## Aim
Reproduce the following material exactly, including every line.

## Excerpted data
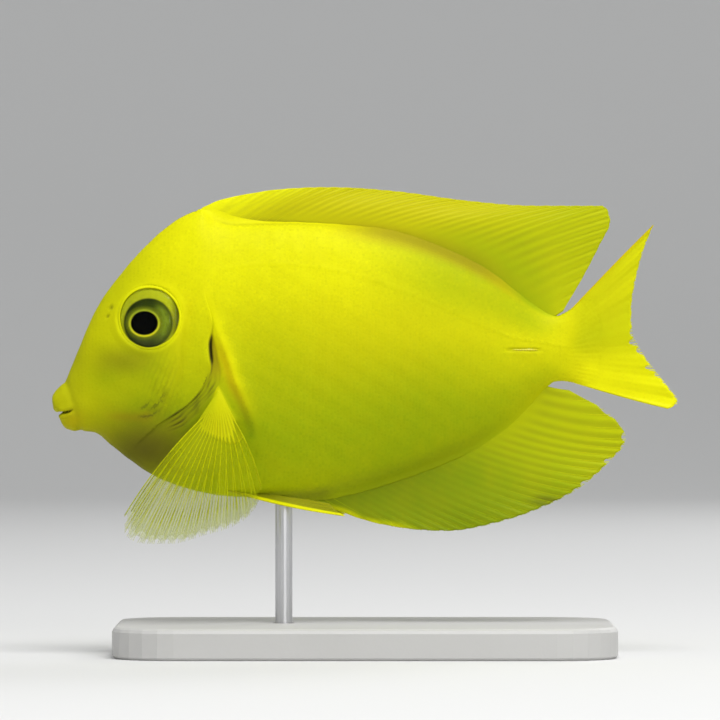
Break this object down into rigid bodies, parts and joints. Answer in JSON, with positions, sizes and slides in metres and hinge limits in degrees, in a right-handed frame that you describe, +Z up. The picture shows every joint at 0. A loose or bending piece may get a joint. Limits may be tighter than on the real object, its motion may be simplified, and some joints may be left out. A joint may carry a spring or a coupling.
{
  "type": "chocolate surgeonfish, yellow juvenile",
  "caption": "Young chocolate surgeonfish in its all-yellow dress, hovering with breast fins spread, on a flat display stand with a rod.",
  "frame": {"origin": "centre of the stand's underside, on the floor and below the middle of the whole model", "axes": "+X from the fish's head to its tail along the model's length, +Z up, +Y to the fish's right, so the fish's left side faces -Y"},
  "size_m": [0.08, 0.038, 0.06],
  "materials": {
    "yellow_skin": "satin, like wet skin with fine scales",
    "fin_web": "thin satin web over fin rays",
    "eye_black": "polished",
    "spine_horn": "smooth horn",
    "rod_steel": "brushed",
    "base_paint": "matte paint"
  },
  "bodies": {
    "root": {"head": "yellow_skin", "trunk": "yellow_skin", "tail_stem": "yellow_skin", "gill_cover_left": "yellow_skin", "gill_cover_right": "yellow_skin", "upper_lip": "yellow_skin", "lower_lip": "yellow_skin", "dorsal_fin": "fin_web", "anal_fin": "fin_web", "tail_fin": "fin_web", "pectoral_fin_left": "fin_web", "pectoral_fin_right": "fin_web", "pelvic_fin_left": "fin_web", "pelvic_fin_right": "fin_web", "eye_left": "eye_black", "eye_right": "eye_black", "tail_spine_left": "spine_horn", "tail_spine_right": "spine_horn", "stand_rod": "rod_steel", "stand_base": "base_paint"}
  },
  "joints": []
}
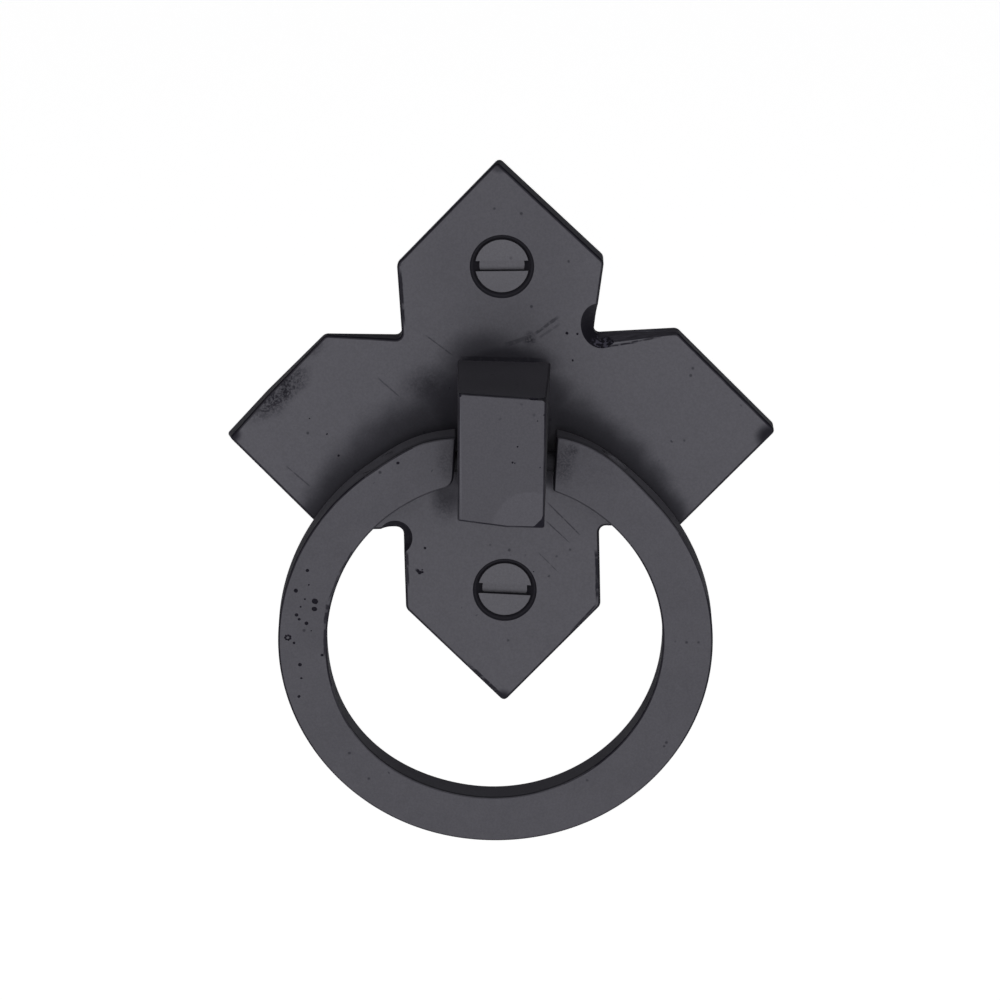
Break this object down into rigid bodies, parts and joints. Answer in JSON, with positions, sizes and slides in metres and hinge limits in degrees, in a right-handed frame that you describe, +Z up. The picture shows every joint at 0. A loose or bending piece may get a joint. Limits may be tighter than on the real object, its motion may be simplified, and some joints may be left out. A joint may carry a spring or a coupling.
{
  "type": "drop pull",
  "caption": "Drop pull for a drawer or door: an open ring hinged on a square post, on a cross-shaped backplate with pointed arms.",
  "frame": {"origin": "centre of the backplate's flat back face, which lies on the drawer front", "axes": "+Y into the wood, so the front looks along -Y; +Z up, along the line of the two screws; +X to the right as seen from the front"},
  "size_m": [0.063, 0.0379, 0.08],
  "materials": {
    "backplate_iron": "blackened, satin, file marks and small casting pits",
    "post_iron": "blackened, satin, filed faces",
    "ring_iron": "blackened, satin, small casting pits",
    "pin_steel": "blackened, ends dressed flush with the ring",
    "screw_steel": "blackened, worn lighter on the head"
  },
  "bodies": {
    "plate_and_post": {"backplate": "backplate_iron", "post": "post_iron", "top_screw": "screw_steel", "bottom_screw": "screw_steel"},
    "ring_and_pin": {"ring": "ring_iron", "pivot_pin": "pin_steel"}
  },
  "joints": [
    {"name": "ring_swing", "type": "hinge", "parent": "plate_and_post", "child": "ring_and_pin", "pos_m": [0, -0.0074, -0.0024], "axis": [-1, 0, 0], "range_deg": [0, 192]}
  ]
}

## Correct response
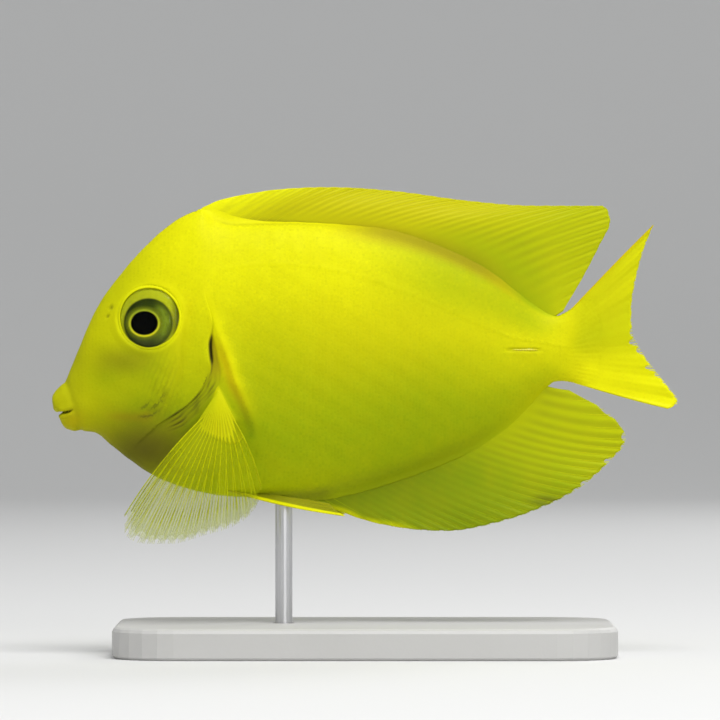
Break this object down into rigid bodies, parts and joints. Answer in JSON, with positions, sizes and slides in metres and hinge limits in degrees, in a right-handed frame that you describe, +Z up. The picture shows every joint at 0. A loose or bending piece may get a joint. Limits may be tighter than on the real object, its motion may be simplified, and some joints may be left out. A joint may carry a spring or a coupling.
{
  "type": "chocolate surgeonfish, yellow juvenile",
  "caption": "Young chocolate surgeonfish in its all-yellow dress, hovering with breast fins spread, on a flat display stand with a rod.",
  "frame": {"origin": "centre of the stand's underside, on the floor and below the middle of the whole model", "axes": "+X from the fish's head to its tail along the model's length, +Z up, +Y to the fish's right, so the fish's left side faces -Y"},
  "size_m": [0.08, 0.038, 0.06],
  "materials": {
    "yellow_skin": "satin, like wet skin with fine scales",
    "fin_web": "thin satin web over fin rays",
    "eye_black": "polished",
    "spine_horn": "smooth horn",
    "rod_steel": "brushed",
    "base_paint": "matte paint"
  },
  "bodies": {
    "root": {"head": "yellow_skin", "trunk": "yellow_skin", "tail_stem": "yellow_skin", "gill_cover_left": "yellow_skin", "gill_cover_right": "yellow_skin", "upper_lip": "yellow_skin", "lower_lip": "yellow_skin", "dorsal_fin": "fin_web", "anal_fin": "fin_web", "tail_fin": "fin_web", "pectoral_fin_left": "fin_web", "pectoral_fin_right": "fin_web", "pelvic_fin_left": "fin_web", "pelvic_fin_right": "fin_web", "eye_left": "eye_black", "eye_right": "eye_black", "tail_spine_left": "spine_horn", "tail_spine_right": "spine_horn", "stand_rod": "rod_steel", "stand_base": "base_paint"}
  },
  "joints": []
}
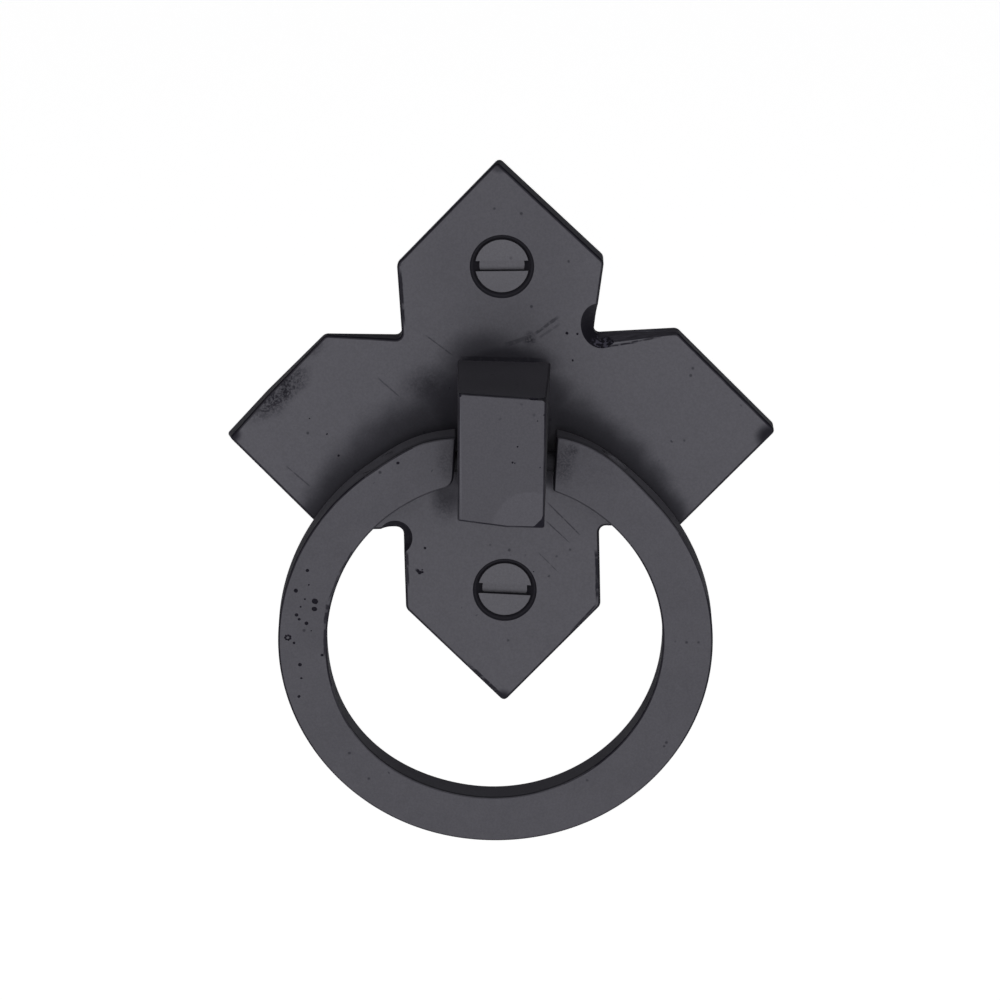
Break this object down into rigid bodies, parts and joints. Answer in JSON, with positions, sizes and slides in metres and hinge limits in degrees, in a right-handed frame that you describe, +Z up. The picture shows every joint at 0. A loose or bending piece may get a joint. Limits may be tighter than on the real object, its motion may be simplified, and some joints may be left out. A joint may carry a spring or a coupling.
{
  "type": "drop pull",
  "caption": "Drop pull for a drawer or door: an open ring hinged on a square post, on a cross-shaped backplate with pointed arms.",
  "frame": {"origin": "centre of the backplate's flat back face, which lies on the drawer front", "axes": "+Y into the wood, so the front looks along -Y; +Z up, along the line of the two screws; +X to the right as seen from the front"},
  "size_m": [0.063, 0.0379, 0.08],
  "materials": {
    "backplate_iron": "blackened, satin, file marks and small casting pits",
    "post_iron": "blackened, satin, filed faces",
    "ring_iron": "blackened, satin, small casting pits",
    "pin_steel": "blackened, ends dressed flush with the ring",
    "screw_steel": "blackened, worn lighter on the head"
  },
  "bodies": {
    "plate_and_post": {"backplate": "backplate_iron", "post": "post_iron", "top_screw": "screw_steel", "bottom_screw": "screw_steel"},
    "ring_and_pin": {"ring": "ring_iron", "pivot_pin": "pin_steel"}
  },
  "joints": [
    {"name": "ring_swing", "type": "hinge", "parent": "plate_and_post", "child": "ring_and_pin", "pos_m": [0, -0.0074, -0.0024], "axis": [-1, 0, 0], "range_deg": [0, 192]}
  ]
}